Couldn't find video of the full game.

2017

page_id == 681961

  • link to live stats: page_id = 681961
  • action_number: 193
  • originally recorded as: 3-pt shot missed by Vanessa Panousis
  • actual shot: not verified
  • no data tidying to do at this stage: shot location is at the elbow; the marker is well inside the 3-pt line but Panousis does shoot 3s so more info / game video is required to verify shot type.

page_id == 681927

  • link to live stats: page_id = 681927
  • action_number: 262
  • originally recorded as: 3-pt shot missed by Mikhaela Donnelly
  • actual shot: not verified - only relevant video i could find is this highlights reel which does not include this particular shot
  • no data tidying to do at this stage: shot location marker is well inside the 3-pt line but Donnelly does shoot 3s so more info / game video is required to verify shot type.

Very short shot distances

There are a set of distances recorded with action_type == "3pt" but are quite close to the ring. All of these shots have an XY location that is < 2 m from the ring:

  • page_id == 681947, action_number == 61 (M. Bass)
  • page_id == 681956, action_number == 235 (S. Greaves)
  • page_id == 681958, action_number == 107 (T. Roberts)
  • page_id == 681958, action_number == 188 (K. Pedersen)
  • page_id == 681958, action_number == 319 (C. Williams)
  • page_id == 681960, action_number == 79 (A. Wehrung)
  • page_id == 681968, action_number == 397 (A. Kunek)
  • page_id == 681974, action_number == 306 (L. Scherf)
  • page_id == 681974, action_number == 359 (D. Garbin)
  • page_id == 681977, action_number == 307 (A. Taylor)
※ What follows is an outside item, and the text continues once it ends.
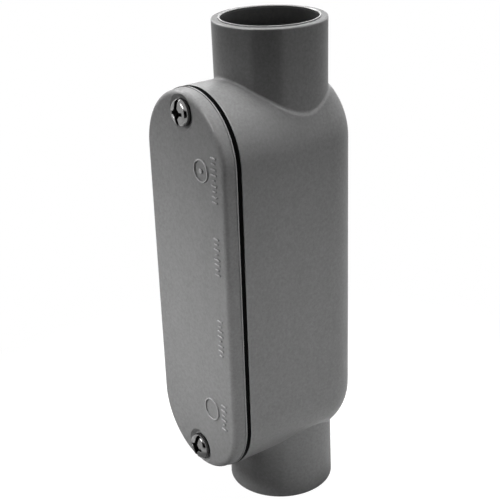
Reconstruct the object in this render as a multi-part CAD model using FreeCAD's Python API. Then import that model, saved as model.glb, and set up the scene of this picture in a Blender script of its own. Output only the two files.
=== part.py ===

For each of the above, data tidying to do:

  • in shots and pbp data, update shot type to "2pt"
  • in shots, keep XY location as is
  • in box_scores and box_scores_detailed, adjust two pointers attempted and % and three pointers attempted and %

2015

page_id == 137266

  • link to live stats: page_id = 137266
  • action_number: 208
  • originally recorded as: 3-pt shot missed by Rachel Jarry
  • actual shot: not verified
  • no data tidying to do at this stage: shot location marker is well inside the 3-pt line but Jarry does shoot 3s so more info / game video is required to verify shot type.

page_id == 137248

  • link to live stats: page_id = 137248
  • action_number: 471
  • originally recorded as: 3-pt shot missed by Louella Tomlinson
  • actual shot: not verified
  • no data tidying to do at this stage: shot location marker is well inside the 3-pt line but Tomlinson does shoot 3s so more info / game video is required to verify shot type.

Very short shot distances

These shots have an XY location that is < 2 m from the ring:

  • page_id == 137261, action_number == 394 (A. Bishop)
  • page_id == 137309, action_number == 398 (K. Ebzery)

For each of the above, data tidying to do:

  • in shots and pbp data, update shot type to "2pt"
  • in shots, keep XY location as is
  • in box_scores and box_scores_detailed, adjust two pointers attempted and % and three pointers attempted and %

2014

page_id = 64536

  • link to live stats: page_id = 64536
  • action_number: 460
  • originally recorded as: 3-pt shot missed by Maddie Garrick
  • actual shot: not verified
  • no data tidying to do at this stage: shot location marker is well inside the 3-pt line but Garrick does shoot 3s so more info / game video is required to verify shot type.

Short shot distances

These shots have an XY location that is inside the key:

  • page_id == 64580, action_number == 219 (S. Greaves)
  • page_id == 64597, action_number == 454 (S. Batkovic)

For each of the above, data tidying to do:

  • in shots and pbp data, update shot type to "2pt"
  • in shots, keep XY location as is
  • in box_scores and box_scores_detailed, adjust two pointers attempted and % and three pointers attempted and %

summarising the checks above:

image

or simpler, focusing on shots to be updated only:

short_3pt_shots_erroneous %>%
	select(
		season, page_id, action_number, team_name, team_name_opp, shot_dist,
		scoreboard_name) %>%
	arrange(desc(season), desc(shot_dist)) %>%
	mutate(
		to_be_updated = case_when(
			page_id %in% c(
				1997422,
				1330488,
				1087577,
				681947,
				681956,
				681960,
				681968,
				681977,
				137261,
				137309,
				64580,
				64597)               ~ TRUE,
			page_id == 681958 &
				action_number == 107 ~ TRUE,
			page_id == 681958 &
				action_number == 188 ~ TRUE,
			page_id == 681958 &
				action_number == 319 ~ TRUE,
			page_id == 681974 &
				action_number == 306 ~ TRUE,
			page_id == 681974 &
				action_number == 359 ~ TRUE,
			TRUE                   ~ FALSE)) %>%
	filter(to_be_updated == TRUE) %>%
	gt::gt()

image

For each of the shots listed in the screenshot immediately above, data tidying to do:

  • in shots and pbp data, update shot type to "2pt"
  • in shots, keep XY location as is
  • in box_scores and box_scores_detailed, adjust two pointers attempted and % and three pointers attempted and %

^ oops, that last commit message was meant to read "in 2017 games"

This will be ready to close when the beta branch of {wnblr} is merged.